>> START

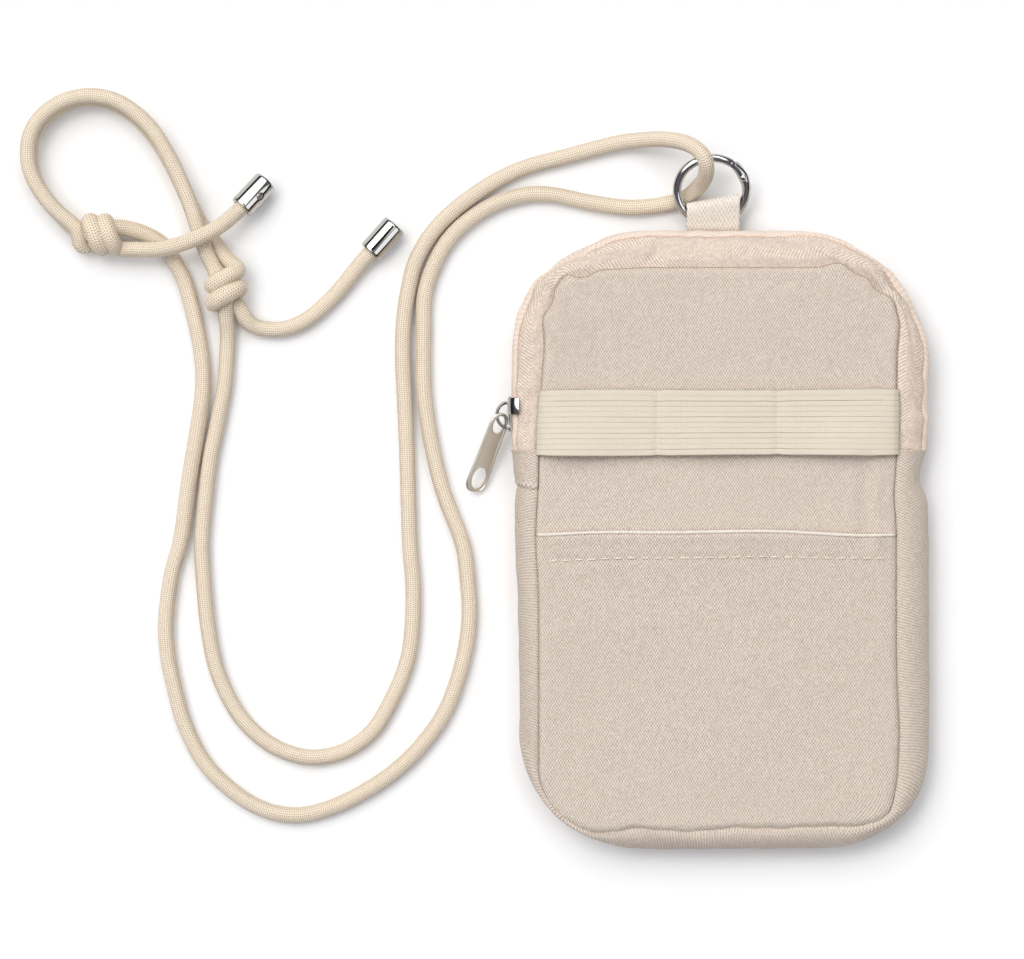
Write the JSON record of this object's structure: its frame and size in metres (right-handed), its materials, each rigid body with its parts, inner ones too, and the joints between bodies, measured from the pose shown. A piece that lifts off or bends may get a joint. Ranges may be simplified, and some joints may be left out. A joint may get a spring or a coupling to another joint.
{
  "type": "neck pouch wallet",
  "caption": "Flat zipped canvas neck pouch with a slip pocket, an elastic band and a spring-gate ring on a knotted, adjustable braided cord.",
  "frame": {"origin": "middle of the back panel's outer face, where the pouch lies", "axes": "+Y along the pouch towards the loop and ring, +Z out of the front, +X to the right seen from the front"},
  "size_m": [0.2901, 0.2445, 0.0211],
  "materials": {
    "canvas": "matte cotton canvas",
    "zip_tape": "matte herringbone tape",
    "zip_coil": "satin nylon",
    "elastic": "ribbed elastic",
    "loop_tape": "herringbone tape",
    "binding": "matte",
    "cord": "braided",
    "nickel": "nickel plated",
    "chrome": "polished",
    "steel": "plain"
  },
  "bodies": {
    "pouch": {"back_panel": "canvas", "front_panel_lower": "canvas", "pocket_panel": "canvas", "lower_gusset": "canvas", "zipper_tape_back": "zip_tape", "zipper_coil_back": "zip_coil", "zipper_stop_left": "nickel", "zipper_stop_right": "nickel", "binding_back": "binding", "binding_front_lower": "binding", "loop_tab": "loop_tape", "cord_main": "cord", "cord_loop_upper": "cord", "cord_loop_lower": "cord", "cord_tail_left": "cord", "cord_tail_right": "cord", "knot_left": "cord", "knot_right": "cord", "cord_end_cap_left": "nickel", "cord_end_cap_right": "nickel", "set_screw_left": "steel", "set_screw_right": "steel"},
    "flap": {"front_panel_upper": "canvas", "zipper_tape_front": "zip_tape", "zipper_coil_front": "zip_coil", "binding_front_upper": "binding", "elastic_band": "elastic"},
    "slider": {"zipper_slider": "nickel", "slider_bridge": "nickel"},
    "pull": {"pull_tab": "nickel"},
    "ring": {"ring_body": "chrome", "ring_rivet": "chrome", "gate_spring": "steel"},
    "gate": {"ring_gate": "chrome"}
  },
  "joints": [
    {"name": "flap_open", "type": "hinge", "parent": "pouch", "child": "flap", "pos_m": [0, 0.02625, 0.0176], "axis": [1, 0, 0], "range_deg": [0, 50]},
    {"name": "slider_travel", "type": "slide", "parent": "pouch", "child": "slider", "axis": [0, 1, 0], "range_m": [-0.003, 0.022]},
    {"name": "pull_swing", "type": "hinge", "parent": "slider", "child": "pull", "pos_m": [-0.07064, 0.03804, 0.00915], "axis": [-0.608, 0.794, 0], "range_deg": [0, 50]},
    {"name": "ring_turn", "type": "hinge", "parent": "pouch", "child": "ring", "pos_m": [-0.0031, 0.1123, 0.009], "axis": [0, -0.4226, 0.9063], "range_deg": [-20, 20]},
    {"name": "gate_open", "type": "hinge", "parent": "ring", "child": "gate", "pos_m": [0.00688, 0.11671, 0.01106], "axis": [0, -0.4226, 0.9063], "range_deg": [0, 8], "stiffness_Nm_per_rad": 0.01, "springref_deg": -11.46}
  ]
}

>> END

## TASK DESCRIPTION
Restate the whole listing exactly.

## THE SOLUTION
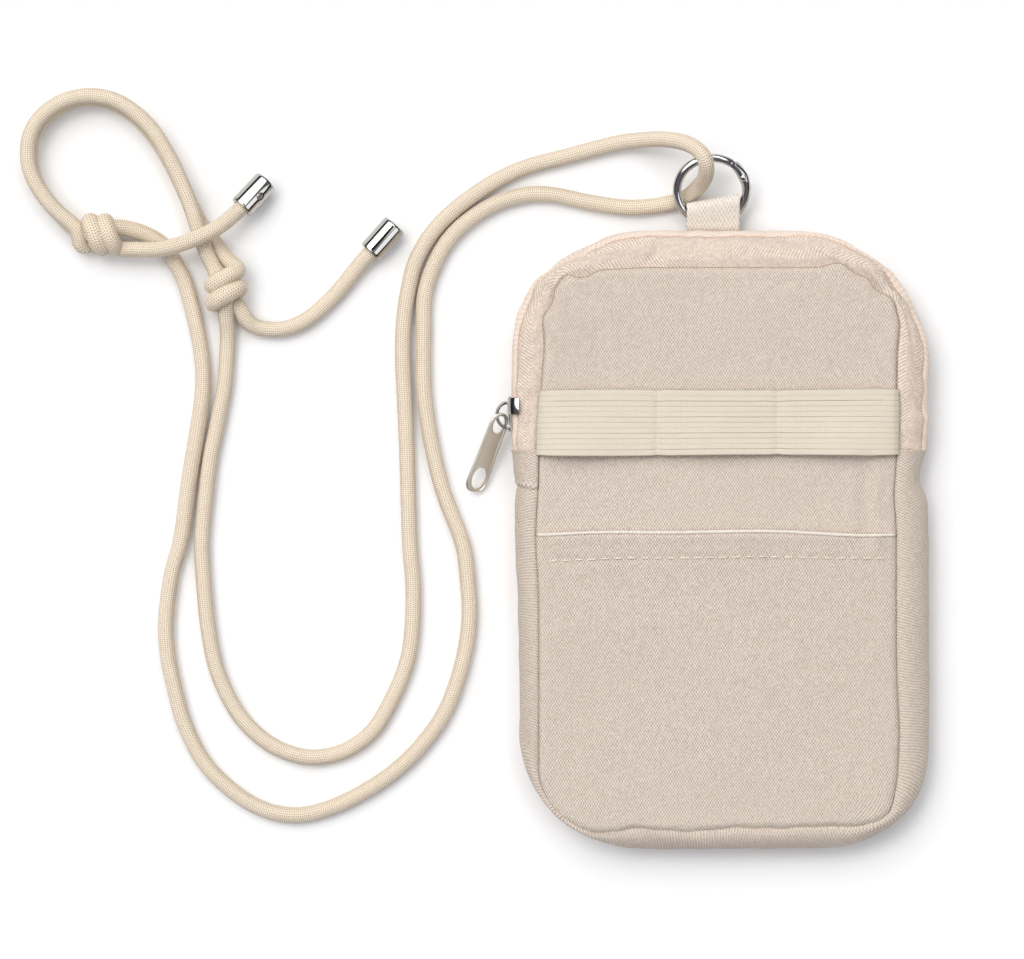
Write the JSON record of this object's structure: its frame and size in metres (right-handed), its materials, each rigid body with its parts, inner ones too, and the joints between bodies, measured from the pose shown. A piece that lifts off or bends may get a joint. Ranges may be simplified, and some joints may be left out. A joint may get a spring or a coupling to another joint.
{
  "type": "neck pouch wallet",
  "caption": "Flat zipped canvas neck pouch with a slip pocket, an elastic band and a spring-gate ring on a knotted, adjustable braided cord.",
  "frame": {"origin": "middle of the back panel's outer face, where the pouch lies", "axes": "+Y along the pouch towards the loop and ring, +Z out of the front, +X to the right seen from the front"},
  "size_m": [0.2901, 0.2445, 0.0211],
  "materials": {
    "canvas": "matte cotton canvas",
    "zip_tape": "matte herringbone tape",
    "zip_coil": "satin nylon",
    "elastic": "ribbed elastic",
    "loop_tape": "herringbone tape",
    "binding": "matte",
    "cord": "braided",
    "nickel": "nickel plated",
    "chrome": "polished",
    "steel": "plain"
  },
  "bodies": {
    "pouch": {"back_panel": "canvas", "front_panel_lower": "canvas", "pocket_panel": "canvas", "lower_gusset": "canvas", "zipper_tape_back": "zip_tape", "zipper_coil_back": "zip_coil", "zipper_stop_left": "nickel", "zipper_stop_right": "nickel", "binding_back": "binding", "binding_front_lower": "binding", "loop_tab": "loop_tape", "cord_main": "cord", "cord_loop_upper": "cord", "cord_loop_lower": "cord", "cord_tail_left": "cord", "cord_tail_right": "cord", "knot_left": "cord", "knot_right": "cord", "cord_end_cap_left": "nickel", "cord_end_cap_right": "nickel", "set_screw_left": "steel", "set_screw_right": "steel"},
    "flap": {"front_panel_upper": "canvas", "zipper_tape_front": "zip_tape", "zipper_coil_front": "zip_coil", "binding_front_upper": "binding", "elastic_band": "elastic"},
    "slider": {"zipper_slider": "nickel", "slider_bridge": "nickel"},
    "pull": {"pull_tab": "nickel"},
    "ring": {"ring_body": "chrome", "ring_rivet": "chrome", "gate_spring": "steel"},
    "gate": {"ring_gate": "chrome"}
  },
  "joints": [
    {"name": "flap_open", "type": "hinge", "parent": "pouch", "child": "flap", "pos_m": [0, 0.02625, 0.0176], "axis": [1, 0, 0], "range_deg": [0, 50]},
    {"name": "slider_travel", "type": "slide", "parent": "pouch", "child": "slider", "axis": [0, 1, 0], "range_m": [-0.003, 0.022]},
    {"name": "pull_swing", "type": "hinge", "parent": "slider", "child": "pull", "pos_m": [-0.07064, 0.03804, 0.00915], "axis": [-0.608, 0.794, 0], "range_deg": [0, 50]},
    {"name": "ring_turn", "type": "hinge", "parent": "pouch", "child": "ring", "pos_m": [-0.0031, 0.1123, 0.009], "axis": [0, -0.4226, 0.9063], "range_deg": [-20, 20]},
    {"name": "gate_open", "type": "hinge", "parent": "ring", "child": "gate", "pos_m": [0.00688, 0.11671, 0.01106], "axis": [0, -0.4226, 0.9063], "range_deg": [0, 8], "stiffness_Nm_per_rad": 0.01, "springref_deg": -11.46}
  ]
}